Ahead a short distance I find a gate. It isn’t swung open from the trail but seems to have been erected beside it. Sure wish David were here to figure this out. He’s built many gates like this and might well have an idea of its purpose.
Because of the recent rains, there have been many sections of the trail in this area which have so much water they are now streams. Following them means walking up and down hill in the water. Not deep water but rocky and slick.
When I reach a second gate also off to the left of the AT, I stop and take pictures of it in some detail to show to David.
The hinges are on the left and an interesting metal handle is on the right. The trail runs to the right of the white blaze.
This picture of the handle, or whatever it is, is taken from the south side of the gate. It turn around once I’m passed to take it. The picture of the hinges is taken
from the direction in which I’ve approached from the north.
The rocky trail continues up and down. Finally I see someone coming toward me. It’s David and I know I’m almost at the end of my time on the AT in Shenandoah. He’s come to meet me and walk the last little way with me.

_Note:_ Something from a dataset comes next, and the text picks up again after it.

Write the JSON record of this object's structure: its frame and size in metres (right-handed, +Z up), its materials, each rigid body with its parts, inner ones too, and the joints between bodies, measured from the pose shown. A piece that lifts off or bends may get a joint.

Very near the end of the AT in Shenandoah, tacked to a tree, we find a note from the Trail Angels. Boy these guys are organized. It welcomes through hikers to the AT here and gives a list of their names and phone numbers and when they can help out along with all sorts of other numbers both emergency and convenience. Very cool I think! I’m proud of my fellow Virginians in the Shenandoah Valley which is where these helpful folks reside.
And there it is, the end of the AT in Shenandoah. You walk right down to the Skyline Drive. From here you have to hike south down the drive to where it crosses I-64 and then pick the trail back up again as it goes along the Blue Ridge Parkway further south into Virginia heading for the Great Smoky Mountains of North Carolina.
David goes ahead to take a picture of me leaving my last hike on the AT here in Shenandoah. I did it!! I’m at the Rockfish Gap beyond the park’s entrance station. It’s a record breaking day all right, 12.5 miles and 31, 842 steps. Disney PLUS Nancy.
I’ve come from the Tom Floyd Wayside outside the park to the North, all the way to beyond the park’s entrance to the south. All totaled, more than 105 miles considering all the side trips.
It’s certainly not the Thru Hike I once dreamed of but it was a fun thing to do over the summer and I’m proud that I finished it.
We walk back up the road to enter the park from the South. Time for me to sit down.
By the time we reach an overlook, the sun has set, but we get pictures of the after glow of our last sunset in the Blue Ridge. It’s been a really wonderful summer getting to know intimately our own National Park. If you live near one, I recommend it highly as a way to spend an entire season. Go to it and stay inside, don’t commute for day trips. Stay awhile.
Or if you don’t have one near you or are a full timer, just pick one and go and stay as long as you can. Being here for the summer has convinced me I can never know how much each of our National Parks has to offer without an extended stay.